━━ DATA SECTION

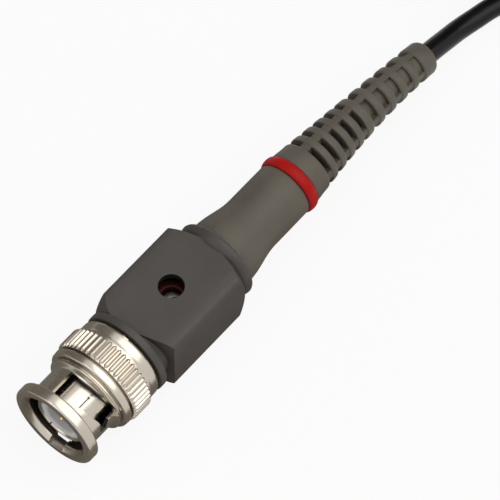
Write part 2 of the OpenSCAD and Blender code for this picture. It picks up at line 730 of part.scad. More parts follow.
// Strap round the waist of the hank.
module hank_tie() color("#26272b") {
    half_w = hank_r - waist_draw + lead_d / 2 + tie_gap;
    top = lead_z + tie_lift + turn_step * loops + lead_d / 2 + slip;
    inner_h = top - bench_z - tie_t;
    round_r = 1.5;
    translate([hank_mid - tie_w / 2, hank_y, (top + bench_z + tie_t) / 2])
        rotate([90, 0, 90]) linear_extrude(height = tie_w) difference() {
            rounded_rect(2 * (half_w + tie_t), inner_h + 2 * tie_t, round_r + tie_t);
            rounded_rect(2 * half_w, inner_h, round_r);
        }
}

// ---------- hand probe ----------

module in_head() translate([head_x, 0, head_z]) children();

function head_boot_r(x) = tail_r + (head_root_r - tail_r)
    * pow(min(1, x / head_boot_len), 1.5);

module head_boot() color("#6b645a") in_head() difference() {
    turned(concat(
        [[0, 0], [tail_r - 0.25, 0]],
        [for (i = [1:10]) let (x = head_boot_len * i / 10) [head_boot_r(x), x]],
        [[head_root_r - 0.4, head_boot_len],
         [head_root_r - 0.4, head_boot_len + head_marker_w],
         [head_root_r + 0.3, head_boot_len + head_marker_w], [head_root_r + 0.3, shell_x],
         [head_spigot_r, shell_x], [head_spigot_r, shell_x + head_spigot_len],
         [0, shell_x + head_spigot_len]]));
    for (k = [0:head_slots - 1]) translate([3 + head_pitch * k, 0, 0])
        window_cutter(head_slot_w, core_r);
    bar(head_boot_len, shell_x + head_spigot_len + cut, lead_d / 2 + fit);
}

module head_marker_ring() color("#c62226") in_head()
    sleeve(head_boot_len + 0.02, head_boot_len + head_marker_w - 0.02,
        head_root_r + 0.25, head_root_r - 0.4 + fit);

module head_lead_end() color("#1c1c1e") in_head() turned([
    [0, head_boot_len], [lead_d / 2, head_boot_len],
    [lead_d / 2, shell_x + head_lead_len], [tip_r, shell_x + head_lead_len],
    [tip_r, barrel_x - resistor_set], [0, barrel_x - resistor_set]]);

function grip_outline() = [
    [0, shell_x], [shell_neck_r - 0.4, shell_x], [shell_neck_r, shell_x + 0.5],
    for (i = [1:6]) let (t = i / 6)
        [shell_neck_r + (grip_r - shell_neck_r) * (1 - cos(180 * t)) / 2,
         shell_x + 0.5 + 9 * t],
    [grip_r, bulge_end_x], [grip_r - 0.6, waist_x],
    for (k = [0:grip_grooves - 1]) let (x = waist_x + 2 + groove_pitch * k)
        each [[grip_r - 0.6, x], [grip_r - 0.95, x + 0.35],
              [grip_r - 0.95, x + 0.85], [grip_r - 0.6, x + 1.2]],
    [grip_r - 0.6, shell_end_x], [0, shell_end_x]];

module grip_shell(side) in_head() difference() {
    intersection() {
        turned(grip_outline());
        block([shell_x - 1, -10, side > 0 ? 0 : -10],
              [shell_end_x + 1, 10, side > 0 ? 10 : 0]);
    }
    bar(hollow_x, hollow_end_x, hollow_r);
    bar(shell_x - cut, shell_end_x + cut, head_spigot_r + fit);
    if (side > 0)
        block([window_x, -knob_w / 2 - run_gap, 0],
              [window_x + window_len, knob_w / 2 + run_gap, 10]);
}

module grip_shell_upper() color("#59554f") grip_shell(1);
module grip_shell_lower() color("#59554f") grip_shell(-1);

module divider_board() color("#3f6b45") in_head()
    block([shell_x + head_lead_len + slip, -head_board_w / 2, head_board_z],
          [barrel_x - slip, head_board_w / 2, head_board_z + plate_t]);

module divider_resistor() color("#3d6fa3") in_head() {
    x = barrel_x - resistor_set;
    turned([[0, x], [0.3, x], [0.3, x + 2.5], [0.9, x + 3], [1.2, x + 3.6],
            [1.2, x + 13.4], [0.9, x + 14], [0.3, x + 14.5], [0.3, barrel_x],
            [0, barrel_x]]);
}

module range_switch() color("#a8a59d") in_head() {
    x = window_x + slip;
    low = head_board_z + plate_t + fit;
    block([x - 1.2, -2.5, low], [x + knob_len + 1.2, 2.5, low + slide_t]);
    difference() {
        block([x, -knob_w / 2, low], [x + knob_len, knob_w / 2, knob_top]);
        for (k = [1:3]) translate([x + knob_len * k / 4, 0, knob_top]) rotate([90, 0, 0])
            cylinder(h = 2 * knob_w, r = 0.35, center = true);
    }
}

module finger_guard() color("#59554f") in_head() difference() {
    turned([[0, guard_x], [guard_r - 0.5, guard_x], [guard_r, guard_x + 0.5],
            [guard_r, guard_x + 1.7], [guard_r - 0.5, guard_x + 2.2],
            [5.2, guard_x + 2.9], [4.7, guard_x + guard_len], [0, guard_x + guard_len]]);
    bar(guard_x - cut, guard_x + guard_len + cut, head_spigot_r + fit);
}

module nose_sleeve() color("#59554f") in_head() difference() {
    turned([[0, hollow_end_x], [head_spigot_r, hollow_end_x],
            [head_spigot_r, guard_x + guard_len],
            [head_spigot_r - 0.12, guard_x + guard_len + 4],
            [barrel_r + 0.75, nose_end_x - 1], [barrel_r + 0.6, nose_end_x - 0.35],
            [barrel_r + 0.3, nose_end_x], [0, nose_end_x]]);
    bar(hollow_end_x - cut, nose_end_x + cut, barrel_r + fit);
}

module ground_barrel() color("#c4bfb2") in_head()
    sleeve(barrel_x, barrel_end_x, barrel_r, barrel_r - 0.45);

module tip_insulator() color("#e8e4d8") in_head() turned([
    [tip_r + fit, hollow_end_x], [barrel_r - 0.45 - fit, hollow_end_x],
    [barrel_r - 0.45 - fit, barrel_end_x + 0.6],
    [tip_r + 0.5, barrel_end_x + 1.6], [tip_r + fit, barrel_end_x + 1.6]]);

module probe_tip() color("#d8ad4f") in_head() turned([
    [0, tip_rear_x], [tip_r, tip_rear_x], [tip_r, tip_end_x - 2.5],
    [0.12, tip_end_x], [0, tip_end_x]]);

// ---------- hook clip ----------

module hook_housing() color("#3b3a3c") in_head() difference() {
    turned([[0, housing_x], [sleeve_bore_r - 0.1, housing_x],
            [sleeve_bore_r - 0.1, spring_x], [housing_r, spring_x],
            [housing_r, housing_x + housing_len - 0.5],
            [housing_r - 0.5, housing_x + housing_len], [0, housing_x + housing_len]]);
    bar(housing_x - cut, tip_end_x - 2, barrel_r + fit);
    bar(housing_x, housing_x + housing_len + cut, wire_r + fit);
}

module hook_spring() color("#b8b8bc") in_head() {
    mean_r = (housing_r + run_gap + sleeve_bore_r) / 2;
    steps = 8 * spring_turns;
    lead = (spring_len - 2 * spring_wire_r - 0.06) / spring_turns;
    x0 = spring_x + spring_wire_r + 0.03;
    sides = 6;
    points = [for (i = [0:steps], k = [0:sides - 1])
        let (a = 360 * i / 8, b = 360 * k / sides, r = mean_r + spring_wire_r * cos(b))
        [x0 + lead * i / 8 + spring_wire_r * sin(b), -r * sin(a), r * cos(a)]];
    base = steps * sides;
    polyhedron(points = points,
        faces = [
            for (i = [0:steps - 1], k = [0:sides - 1])
                let (a = i * sides + k, b = i * sides + (k + 1) % sides)
                each [[a, b + sides, b], [a, a + sides, b + sides]],
            for (k = [1:sides - 2]) each [[0, k, k + 1], [base, base + k + 1, base + k]]],
        convexity = 10);
}

module hook_sleeve() color("#3b3a3c") in_head() difference() {
    taper_x = sleeve_step_x + 1;
    turned([[0, sleeve_x], [flange_out_r - 0.4, sleeve_x], [flange_out_r - 0.1, sleeve_x + 0.15],
            [flange_out_r, sleeve_x + 0.4], [flange_out_r, sleeve_x + 1.1],
            [flange_out_r - 0.15, sleeve_x + 1.4], [sleeve_r + 0.3, sleeve_x + 2.1],
            [sleeve_r, sleeve_x + 2.6],
            for (k = [0:clip_grooves - 1]) let (x = sleeve_x + 5 + clip_pitch * k)
                each [[sleeve_r, x], [sleeve_r - 0.22, x + 0.2],
                      [sleeve_r - 0.22, x + 0.75], [sleeve_r, x + 0.95]],
            for (i = [0:7]) let (t = i / 7)
                [clip_nose_r + (sleeve_r - clip_nose_r) * (1 - pow(t, 1.8)),
                 taper_x + (sleeve_end_x - 0.4 - taper_x) * t],
            [clip_nose_r - 0.12, sleeve_end_x - 0.12], [clip_nose_r - 0.4, sleeve_end_x],
            [0, sleeve_end_x]]);
    bar(sleeve_x - cut, sleeve_step_x, sleeve_bore_r);
    bar(sleeve_step_x - cut, sleeve_step_x + hook_travel + 2, housing_r + run_gap);
    bar(sleeve_x, sleeve_end_x + cut, wire_r + 0.35);
}

module hook_wire() color("#c4bfb2") in_head() {
    bend_centre_x = sleeve_end_x + 1.7;
    bar(tip_end_x + 0.2, bend_centre_x, wire_r);
    translate([bend_centre_x, hook_r, 0]) rotate([0, 0, -90])
        rotate_extrude(angle = 180) translate([hook_r, 0]) circle(r = wire_r);
    translate([0, 2 * hook_r, 0]) bar(sleeve_end_x + 0.2, bend_centre_x, wire_r);
}

coupling_nut();
retaining_ring();
thrust_washer();
wave_washer();
outer_contact();
contact_insulator();
centre_pin();
plug_body();
seal_gasket();
comp_box_shell();
chassis_frame();
circuit_board();
trimmer_body();
trimmer_screw();
chip_resistor();
chip_capacitor();
crimp_ferrule();
lead_inner_end();
cable_boot();
boot_marker_ring();
lead_box_stretch();
lead_hank();
lead_head_stretch();
hank_tie();
head_boot();
head_marker_ring();
head_lead_end();
grip_shell_upper();
grip_shell_lower();
divider_board();
divider_resistor();
range_switch();
finger_guard();
nose_sleeve();
ground_barrel();
tip_insulator();
probe_tip();
hook_housing();
hook_spring();
hook_sleeve();
hook_wire();
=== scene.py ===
"""Looks of an oscilloscope probe: bayonet plug, compensation box, slotted boot,
lead folded into a tied hank, and hand probe with a hook clip.
Sizes are written in millimetres and multiplied by MM where they are placed."""
import math

import bmesh
import bpy
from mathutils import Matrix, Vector


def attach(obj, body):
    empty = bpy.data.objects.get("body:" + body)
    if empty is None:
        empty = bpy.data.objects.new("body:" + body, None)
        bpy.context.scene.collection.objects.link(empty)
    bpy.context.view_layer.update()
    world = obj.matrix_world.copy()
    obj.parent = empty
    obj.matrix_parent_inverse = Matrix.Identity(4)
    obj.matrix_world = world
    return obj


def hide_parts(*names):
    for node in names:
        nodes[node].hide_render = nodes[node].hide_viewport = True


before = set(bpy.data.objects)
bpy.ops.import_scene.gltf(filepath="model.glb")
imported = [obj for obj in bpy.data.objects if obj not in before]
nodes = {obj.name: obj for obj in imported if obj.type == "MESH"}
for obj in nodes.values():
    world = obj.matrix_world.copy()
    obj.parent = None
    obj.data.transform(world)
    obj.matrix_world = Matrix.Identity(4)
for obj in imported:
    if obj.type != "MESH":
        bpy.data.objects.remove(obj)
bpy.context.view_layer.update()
bpy.ops.object.select_all(action="DESELECT")

MM = 0.001
BENCH_Z = -7.25
LEAD_D = 3.2
LEAD_Z = BENCH_Z + LEAD_D / 2
BOX_TAIL = (78.9, 0.0, -3.0)
HEAD_X, HEAD_Z = 208.0, -0.25


# ---------- camera, light and floor ----------

def place_camera():
    data = bpy.data.cameras.new("camera")
    data.sensor_width = 36
    data.lens = 360
    data.clip_start, data.clip_end = 0.05, 20
    camera = bpy.data.objects.new("camera", data)
    bpy.context.scene.collection.objects.link(camera)
    azimuth, elevation = math.radians(-49.65), math.radians(61)
    target = Vector((37.4, -2.59, 0)) * MM
    back = Vector((math.sin(azimuth) * math.cos(elevation),
                   -math.cos(azimuth) * math.cos(elevation), math.sin(elevation)))
    camera.location = target + 0.7 * back
    camera.rotation_mode = "QUATERNION"
    camera.rotation_quaternion = (-back).to_track_quat("-Z", "Y")
    bpy.context.scene.camera = camera


def soft_box(name, place, aim, width, height, watts, colour):
    data = bpy.data.lights.new(name, "AREA")
    data.shape = "RECTANGLE"
    data.size, data.size_y = width, height
    data.energy = watts
    data.color = colour
    lamp = bpy.data.objects.new(name, data)
    bpy.context.scene.collection.objects.link(lamp)
    lamp.location = place
    lamp.rotation_mode = "QUATERNION"
    lamp.rotation_quaternion = (Vector(aim) - Vector(place)).to_track_quat("-Z", "Y")


def background_rays(tree):
    """One for the rays that should meet the white background: seen straight, in a
    reflection or through something clear."""
    rays = tree.nodes.new("ShaderNodeLightPath")
    both = tree.nodes.new("ShaderNodeMath")
    both.operation = "ADD"
    either = tree.nodes.new("ShaderNodeMath")
    either.operation = "ADD"
    either.use_clamp = True
    tree.links.new(rays.outputs["Is Camera Ray"], both.inputs[0])
    tree.links.new(rays.outputs["Is Glossy Ray"], both.inputs[1])
    tree.links.new(both.outputs[0], either.inputs[0])
    tree.links.new(rays.outputs["Is Transmission Ray"], either.inputs[1])
    return either.outputs[0]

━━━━

- **STATED EXERCISE**
Above are some lines. Repeat exactly, and only, those from the line that has "coupling_nut();" through the line that has "before = set(bpy.data.objects)".

- **TASK RESPONSE**
coupling_nut();
retaining_ring();
thrust_washer();
wave_washer();
outer_contact();
contact_insulator();
centre_pin();
plug_body();
seal_gasket();
comp_box_shell();
chassis_frame();
circuit_board();
trimmer_body();
trimmer_screw();
chip_resistor();
chip_capacitor();
crimp_ferrule();
lead_inner_end();
cable_boot();
boot_marker_ring();
lead_box_stretch();
lead_hank();
lead_head_stretch();
hank_tie();
head_boot();
head_marker_ring();
head_lead_end();
grip_shell_upper();
grip_shell_lower();
divider_board();
divider_resistor();
range_switch();
finger_guard();
nose_sleeve();
ground_barrel();
tip_insulator();
probe_tip();
hook_housing();
hook_spring();
hook_sleeve();
hook_wire();
=== scene.py ===
"""Looks of an oscilloscope probe: bayonet plug, compensation box, slotted boot,
lead folded into a tied hank, and hand probe with a hook clip.
Sizes are written in millimetres and multiplied by MM where they are placed."""
import math

import bmesh
import bpy
from mathutils import Matrix, Vector


def attach(obj, body):
    empty = bpy.data.objects.get("body:" + body)
    if empty is None:
        empty = bpy.data.objects.new("body:" + body, None)
        bpy.context.scene.collection.objects.link(empty)
    bpy.context.view_layer.update()
    world = obj.matrix_world.copy()
    obj.parent = empty
    obj.matrix_parent_inverse = Matrix.Identity(4)
    obj.matrix_world = world
    return obj


def hide_parts(*names):
    for node in names:
        nodes[node].hide_render = nodes[node].hide_viewport = True


before = set(bpy.data.objects)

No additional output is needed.